The sectoral structure of Sudan’s economy shows the growing importance of agriculture, less importance of extractives, and relative stability of other sectors (manufacturing, services) by 2030. The simulations also show that the strongest growth rates are from sectors that are capable of producing internationally competitive tradables. Simulations suggest that in the absence of dominant resource-based exports, growth must be centered on sectors producing tradables that are exported and/ or replace imports. Therefore a sectoral focus of this CEM is to examine agriculture and trade of goods and services as a means to grow the endowments base of the country.

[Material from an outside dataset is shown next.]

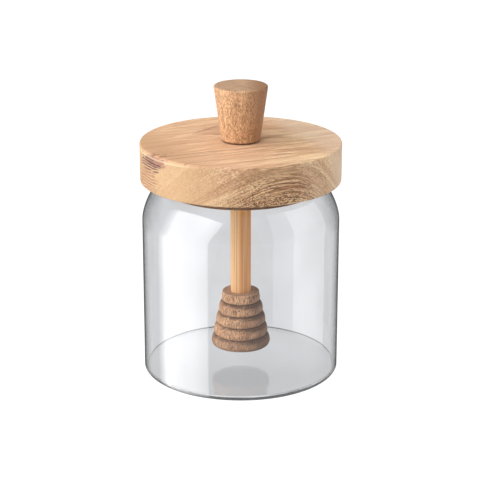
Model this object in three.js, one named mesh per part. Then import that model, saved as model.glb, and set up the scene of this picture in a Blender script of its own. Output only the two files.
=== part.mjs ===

Looking forward, a base scenario simulation suggests that the most likely growth outcome over the next 15 years is that Sudan’s economy will grow at around 4 percent annually. GDP at factor cost growth is above the growth rates for absorption (the sum of private and government consumption and investment) and private final demands (private [or household] consumption and private investment) due to export growth in excess of import growth, driven by real exchange rate depreciation. Among macro items, only government investment grows more rapidly than GDP, a reflection of that it starts at a very low level. This structural adjustment is needed to put an end to unsustainable foreign government borrowing, particularly at the backdrop of a projected decline in gold export prices.